Pour ce projet, Sophal a voyagé dans les provinces du nord, du centre et du sud du Cambodge, où elle a rencontré des familles rurales pour savoir comment elles faisaient face aux défis environnementaux et économiques.
« Il a été facile de travailler avec les agriculteurs, même si la partie la plus difficile a été de leur expliquer le projet. Cela signifiait que je devais établir des relations avec eux et gagner leur confiance », explique-t-elle.
Adoptant une approche semi-ethnographique, l’artiste insiste sur le fait que le processus de réalisation de cette série, comme ses nombreux autres projets, est plus important que les photographies produites.

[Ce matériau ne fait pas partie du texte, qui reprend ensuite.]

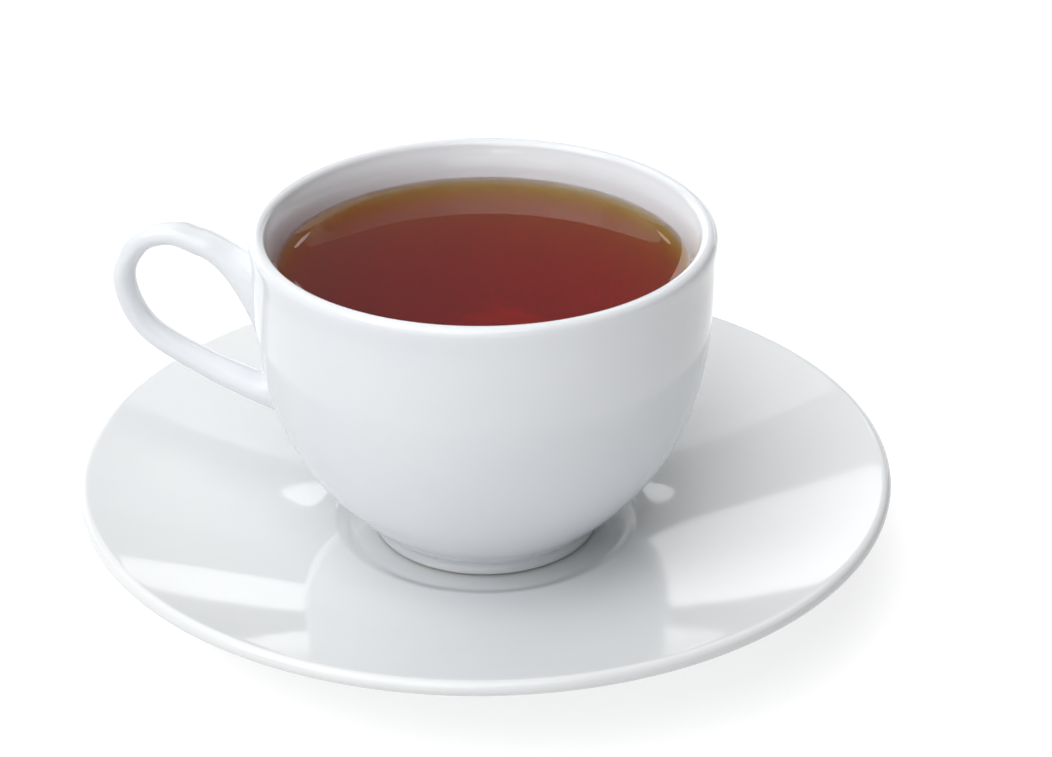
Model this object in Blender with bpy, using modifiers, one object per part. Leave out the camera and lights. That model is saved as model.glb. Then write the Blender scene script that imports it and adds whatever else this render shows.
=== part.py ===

« Sophal croit que chacun a une histoire à raconter, et dans ce cas, attire notre attention sur les histoires de la terre », déclare Katherine Brickell, ajoutant :
« Dans un document vidéo sans dialogue, Sophal nous livre un aperçu de la vie quotidienne des agriculteurs en mouvement. Nous entendons le son atmosphérique des villages, les paysages, leurs activités et les objets qui tombent de leurs mains sur le sol ».
La vidéo commence par une scène de rizières dorées et luxuriantes et se termine par un homme marchant sur une terre récemment récoltée vers l’horizon, sans but précis.
Treasure appelle le public à écouter les histoires des agriculteurs individuels. Cependant, en dissimulant leurs identités respectives, les photographies les transforment en quelque sorte en une communauté d’agriculteurs, qui constituent en définitive l’épine dorsale de la sécurité alimentaire et de l’économie du Cambodge.
Malgré cela, ils sont parmi les plus touchés par le changement climatique et l’instabilité économique.
Dans Treasure, les agriculteurs font face aux téléspectateurs en se tenant sur les terres qu’ils cultivent. Ils se présentent comme des témoins du changement, de la lutte et de la détermination, de la force et de l’impact collectif qu’ils portent.